**Work required**. Extract the complete data exactly as given.

**Exercise materials**.
################

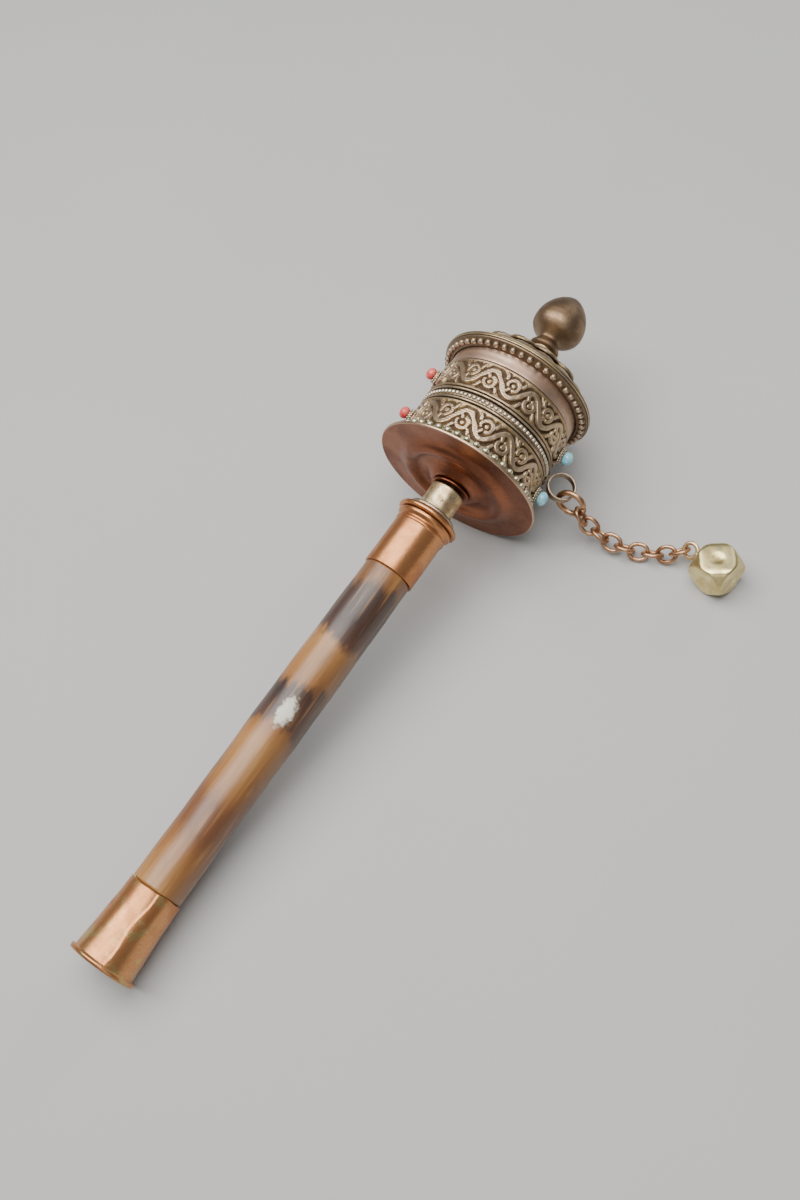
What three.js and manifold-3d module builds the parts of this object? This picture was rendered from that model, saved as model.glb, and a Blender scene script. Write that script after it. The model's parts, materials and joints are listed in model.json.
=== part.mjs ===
// A hand-held prayer wheel lying on its side: a horn grip between two copper ferrules, a drum that
// spins on the axle, a lid, a finial, and a short chain with a brass weight. Millimetres, +Z up.
// The origin is on the table at the middle of the whole object.
import * as THREE from "three";
import { ConvexGeometry } from "three/addons/geometries/ConvexGeometry.js";
import { mergeVertices } from "three/addons/utils/BufferGeometryUtils.js";
import Module from "manifold-3d";

const wasm = await Module();
wasm.setup();

// ---------------------------------------------------------------- driving dimensions
const GAP = 0.3; // between pieces that touch
const ROUND_STEPS = 36; // facets of the large round pieces
const SMALL_STEPS = 16; // facets of the small round pieces

// Along the wheel's axis, zero is the flat of the base disc and plus is towards the finial.
const discOverhang = 4.4; // how far the base disc stands out past the drum's bands
const discSheet = 0.9; // thickness of the pressed base disc
const discRidgeRadius = 15; // raised ring pressed into the underside
const discRidgeHeight = 2.2;
const discHubDepth = 2.7; // how far the middle of the disc is pushed out over the bushing
const drumRadius = 19.9;
const drumHeight = 33.1;
const drumWall = 0.7;
const reliefBandSheet = 0.7; // thickness of each embossed sleeve round the drum
const lowerBandStart = 3.2;
const lowerBandHeight = 10.4;
const beadBandHeight = 1.7; // between the two plain wires
const plainWireRadius = 0.45;
const upperBandHeight = 10;
const plainBandSheet = 0.4;
const footBeadRadius = 1;
const footBeadStandOff = 1.4; // how far the beads' middle stands out past the bands
const lidOverhang = 3.3; // how far the lid's rim stands out past the drum's bands
const lidRise = 11.5; // from the lid's rim to its neck
const lidSheet = 0.9;
const lidRimDepth = 1.6;
const lidBeadRadius = 0.95;
const neckRadius = 4.6;
const neckHeight = 2.4;
const finialRadius = 8;
const finialHeight = 20.4;
const axleRadius = 1.6;
const axleShareOfFinial = 0.55; // how far up the finial the axle reaches
const coreWall = 0.9;
const scrollRoom = 3.6; // between the wrapped scroll and the drum's wall
const scrollEndRoom = 4.8; // between the scroll and the lid
const scrollWrapSheet = 0.6;
const washerThickness = 0.6;
const washerOverhang = 0.7; // how far the lower washer stands out round the bushing
const leanRoom = 0.35; // between the washer and the bushing, because the drum leans
const upperWasherRadius = 3.6;

const gripRadius = 7.5;
const gripLength = 105; // the length of horn that shows
const lowerFerruleOverlap = 20; // how far the horn goes into each ferrule
const upperFerruleOverlap = 17;
const ferruleWall = 0.7;
const ferruleProud = 0.2; // how far a ferrule's outside stands out past the horn
const upperFerruleLength = 18.6;
const upperFlangeRadius = 9.6;
const upperFlangeThickness = 1.6;
const bushingRadius = 5.4;
const bushingLength = 9.3;
const bushingWall = 1.6;
const ropeRingRadius = 0.85;
const lowerFerruleLength = 23;
const lowerFerruleFlare = 1.9; // how much wider the sleeve is at its foot
const endRimRadius = 9.8;
const endRimThickness = 1.2;
const endPlateThickness = 1.1;

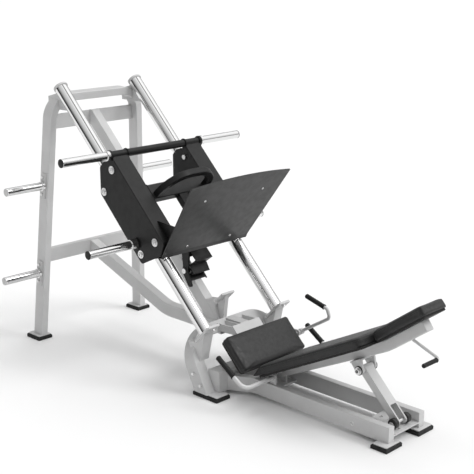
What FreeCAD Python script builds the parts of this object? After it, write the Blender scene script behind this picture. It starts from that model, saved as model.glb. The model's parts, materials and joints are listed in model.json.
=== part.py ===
import FreeCAD, Part

import math
import os

from FreeCAD import Vector

# Leg press machine, in millimetres. Z is up and the floor is Z = 0. X runs across the machine.
# The model is drawn with Y = 0 at the front edge of the front feet, growing towards the weight
# tower, and every piece is moved back by MIDDLE_Y at the end, so that the origin is under the middle.

# ---------------------------------------------------------------- driving dimensions
MIDDLE_Y = 1271.25          # half way between the lifting handle and the rear feet
WALL = 3.0                  # steel tube wall
CORNER_R = 5.0              # outside corners of the square tubes

RAIL_ANGLE = 45.0           # slope of the guide tubes
RAIL_ORIGIN = Vector(0, 1500, 670)
RAIL_X = 294.0              # guide tube axis, left and right of the middle
RAIL_R = 40.0
RAIL_START = -432.0         # guide tube ends, measured up the slope from RAIL_ORIGIN
RAIL_END = 1350.0

FOOT_TOP = 24.0             # the frame stands on feet this thick
TUBE_GAP = 0.05             # running clearance of every pin and roller

TOWER_FRONT_Y = 2579.0      # front face of the tower at the feet
TOWER_LEAN = math.degrees(math.atan(0.0725))
TOWER_DEPTH = 84.0
TOWER_WIDTH = 48.0
TOWER_TOP = 1584.0
TOWER_SPLAY = 0.0534        # the uprights draw together by this much per millimetre of height
TOWER_FOOT_X = 420.0
TOWER_BEND = 136.0

ARCH_LEAN = 29.0            # the middle arch leans back from the vertical by this angle
ARCH_REAR_Y = 1225.0        # its rear face at the feet
ARCH_DEPTH = 92.0
ARCH_WIDTH = 70.0
ARCH_HALF = 364.0
ARCH_HEIGHT = 335.0         # measured along its own lean
ARCH_BEND = 180.0

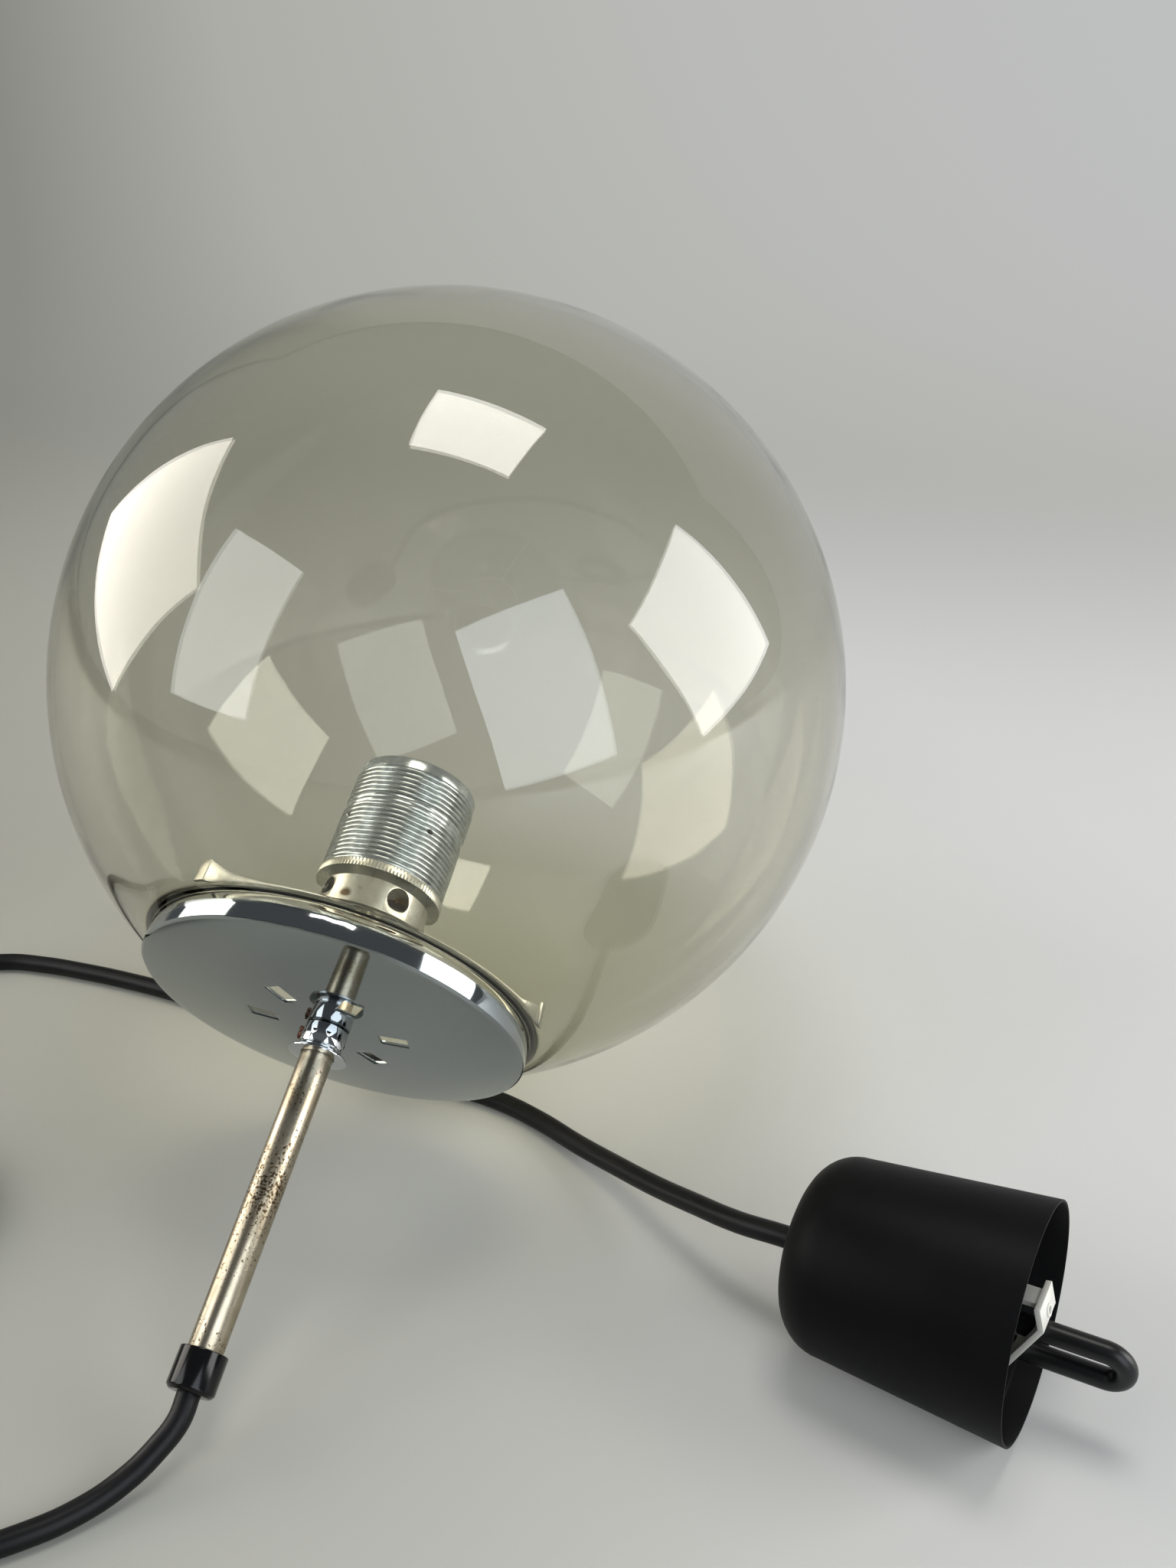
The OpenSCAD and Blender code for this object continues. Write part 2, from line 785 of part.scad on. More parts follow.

################

**Task response**.
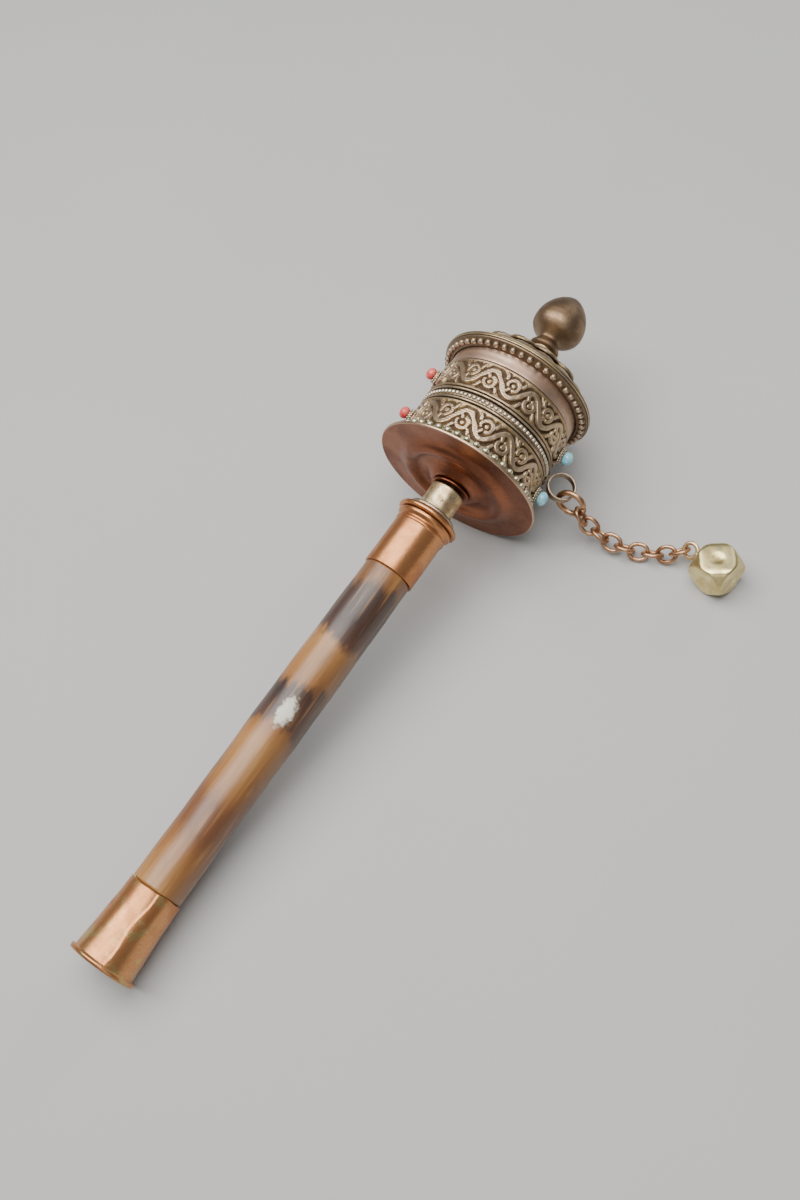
What three.js and manifold-3d module builds the parts of this object? This picture was rendered from that model, saved as model.glb, and a Blender scene script. Write that script after it. The model's parts, materials and joints are listed in model.json.
=== part.mjs ===
// A hand-held prayer wheel lying on its side: a horn grip between two copper ferrules, a drum that
// spins on the axle, a lid, a finial, and a short chain with a brass weight. Millimetres, +Z up.
// The origin is on the table at the middle of the whole object.
import * as THREE from "three";
import { ConvexGeometry } from "three/addons/geometries/ConvexGeometry.js";
import { mergeVertices } from "three/addons/utils/BufferGeometryUtils.js";
import Module from "manifold-3d";

const wasm = await Module();
wasm.setup();

// ---------------------------------------------------------------- driving dimensions
const GAP = 0.3; // between pieces that touch
const ROUND_STEPS = 36; // facets of the large round pieces
const SMALL_STEPS = 16; // facets of the small round pieces

// Along the wheel's axis, zero is the flat of the base disc and plus is towards the finial.
const discOverhang = 4.4; // how far the base disc stands out past the drum's bands
const discSheet = 0.9; // thickness of the pressed base disc
const discRidgeRadius = 15; // raised ring pressed into the underside
const discRidgeHeight = 2.2;
const discHubDepth = 2.7; // how far the middle of the disc is pushed out over the bushing
const drumRadius = 19.9;
const drumHeight = 33.1;
const drumWall = 0.7;
const reliefBandSheet = 0.7; // thickness of each embossed sleeve round the drum
const lowerBandStart = 3.2;
const lowerBandHeight = 10.4;
const beadBandHeight = 1.7; // between the two plain wires
const plainWireRadius = 0.45;
const upperBandHeight = 10;
const plainBandSheet = 0.4;
const footBeadRadius = 1;
const footBeadStandOff = 1.4; // how far the beads' middle stands out past the bands
const lidOverhang = 3.3; // how far the lid's rim stands out past the drum's bands
const lidRise = 11.5; // from the lid's rim to its neck
const lidSheet = 0.9;
const lidRimDepth = 1.6;
const lidBeadRadius = 0.95;
const neckRadius = 4.6;
const neckHeight = 2.4;
const finialRadius = 8;
const finialHeight = 20.4;
const axleRadius = 1.6;
const axleShareOfFinial = 0.55; // how far up the finial the axle reaches
const coreWall = 0.9;
const scrollRoom = 3.6; // between the wrapped scroll and the drum's wall
const scrollEndRoom = 4.8; // between the scroll and the lid
const scrollWrapSheet = 0.6;
const washerThickness = 0.6;
const washerOverhang = 0.7; // how far the lower washer stands out round the bushing
const leanRoom = 0.35; // between the washer and the bushing, because the drum leans
const upperWasherRadius = 3.6;

const gripRadius = 7.5;
const gripLength = 105; // the length of horn that shows
const lowerFerruleOverlap = 20; // how far the horn goes into each ferrule
const upperFerruleOverlap = 17;
const ferruleWall = 0.7;
const ferruleProud = 0.2; // how far a ferrule's outside stands out past the horn
const upperFerruleLength = 18.6;
const upperFlangeRadius = 9.6;
const upperFlangeThickness = 1.6;
const bushingRadius = 5.4;
const bushingLength = 9.3;
const bushingWall = 1.6;
const ropeRingRadius = 0.85;
const lowerFerruleLength = 23;
const lowerFerruleFlare = 1.9; // how much wider the sleeve is at its foot
const endRimRadius = 9.8;
const endRimThickness = 1.2;
const endPlateThickness = 1.1;

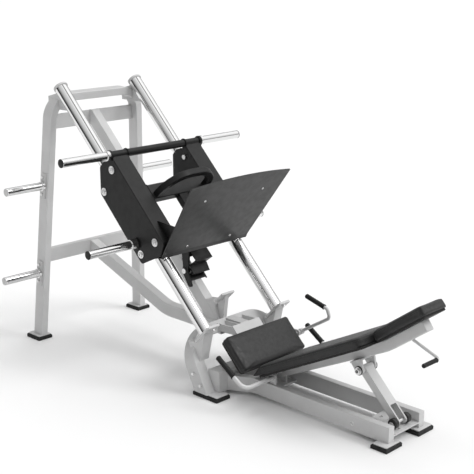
What FreeCAD Python script builds the parts of this object? After it, write the Blender scene script behind this picture. It starts from that model, saved as model.glb. The model's parts, materials and joints are listed in model.json.
=== part.py ===
import FreeCAD, Part

import math
import os

from FreeCAD import Vector

# Leg press machine, in millimetres. Z is up and the floor is Z = 0. X runs across the machine.
# The model is drawn with Y = 0 at the front edge of the front feet, growing towards the weight
# tower, and every piece is moved back by MIDDLE_Y at the end, so that the origin is under the middle.

# ---------------------------------------------------------------- driving dimensions
MIDDLE_Y = 1271.25          # half way between the lifting handle and the rear feet
WALL = 3.0                  # steel tube wall
CORNER_R = 5.0              # outside corners of the square tubes

RAIL_ANGLE = 45.0           # slope of the guide tubes
RAIL_ORIGIN = Vector(0, 1500, 670)
RAIL_X = 294.0              # guide tube axis, left and right of the middle
RAIL_R = 40.0
RAIL_START = -432.0         # guide tube ends, measured up the slope from RAIL_ORIGIN
RAIL_END = 1350.0

FOOT_TOP = 24.0             # the frame stands on feet this thick
TUBE_GAP = 0.05             # running clearance of every pin and roller

TOWER_FRONT_Y = 2579.0      # front face of the tower at the feet
TOWER_LEAN = math.degrees(math.atan(0.0725))
TOWER_DEPTH = 84.0
TOWER_WIDTH = 48.0
TOWER_TOP = 1584.0
TOWER_SPLAY = 0.0534        # the uprights draw together by this much per millimetre of height
TOWER_FOOT_X = 420.0
TOWER_BEND = 136.0

ARCH_LEAN = 29.0            # the middle arch leans back from the vertical by this angle
ARCH_REAR_Y = 1225.0        # its rear face at the feet
ARCH_DEPTH = 92.0
ARCH_WIDTH = 70.0
ARCH_HALF = 364.0
ARCH_HEIGHT = 335.0         # measured along its own lean
ARCH_BEND = 180.0

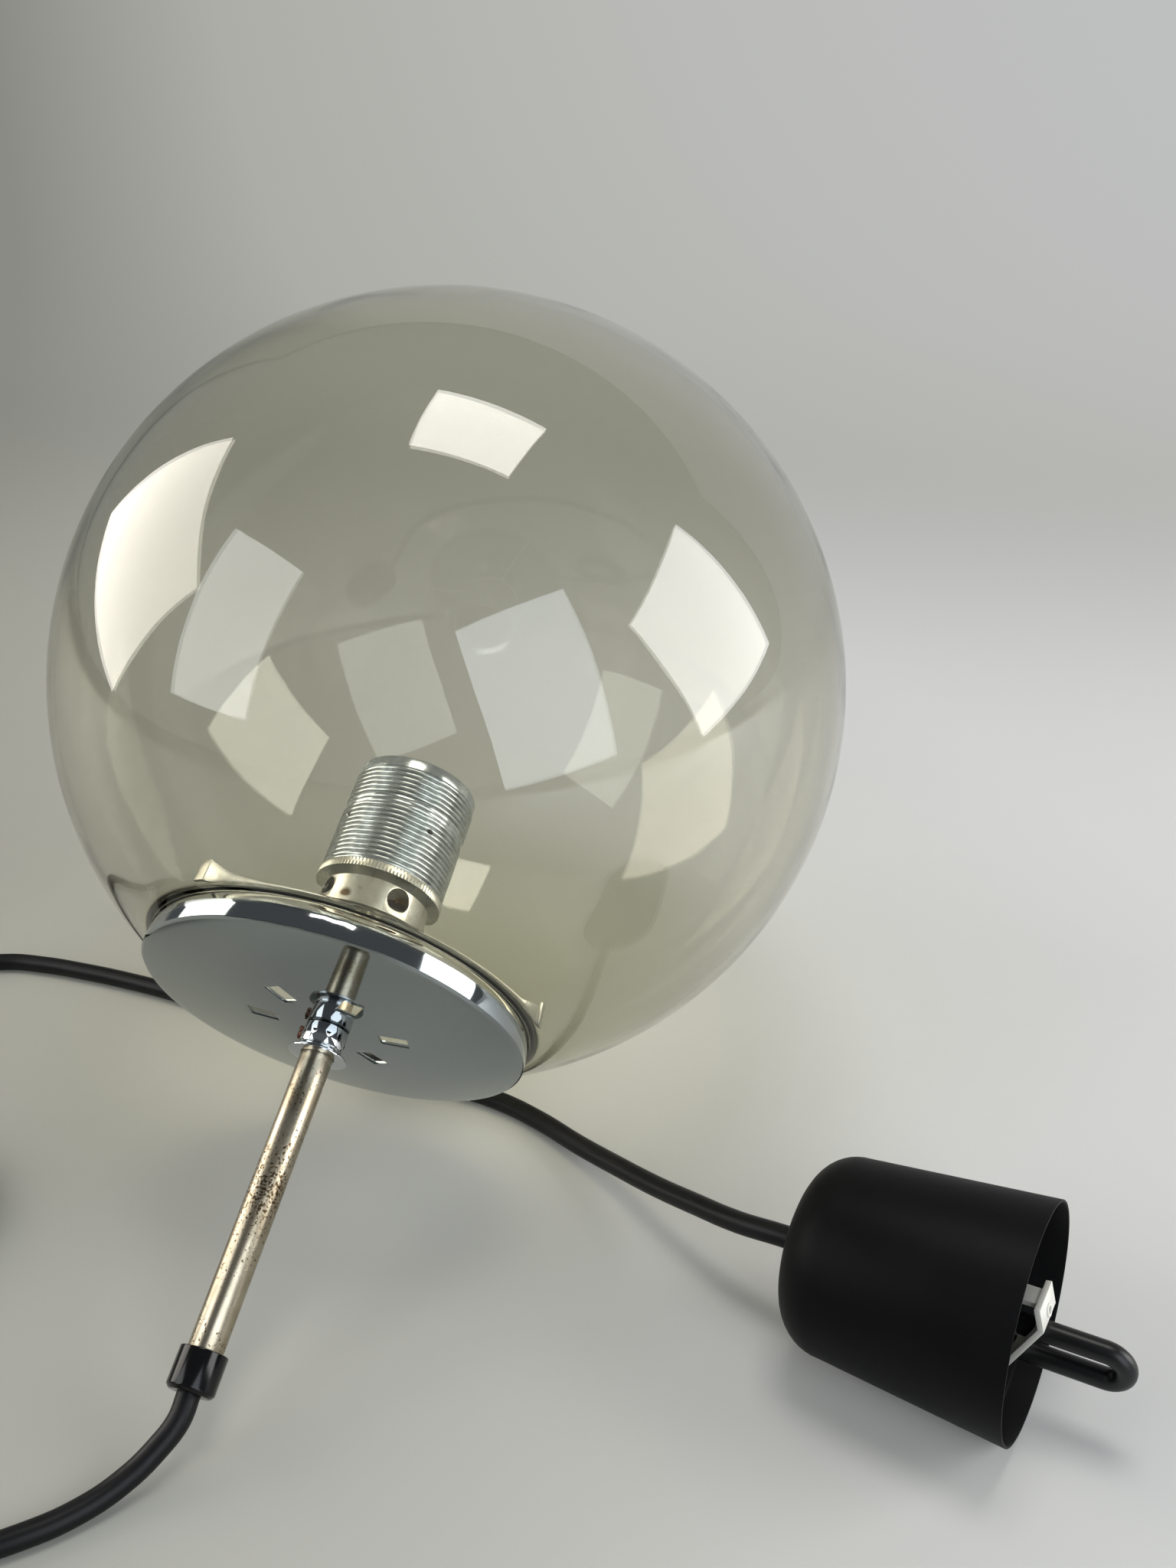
The OpenSCAD and Blender code for this object continues. Write part 2, from line 785 of part.scad on. More parts follow.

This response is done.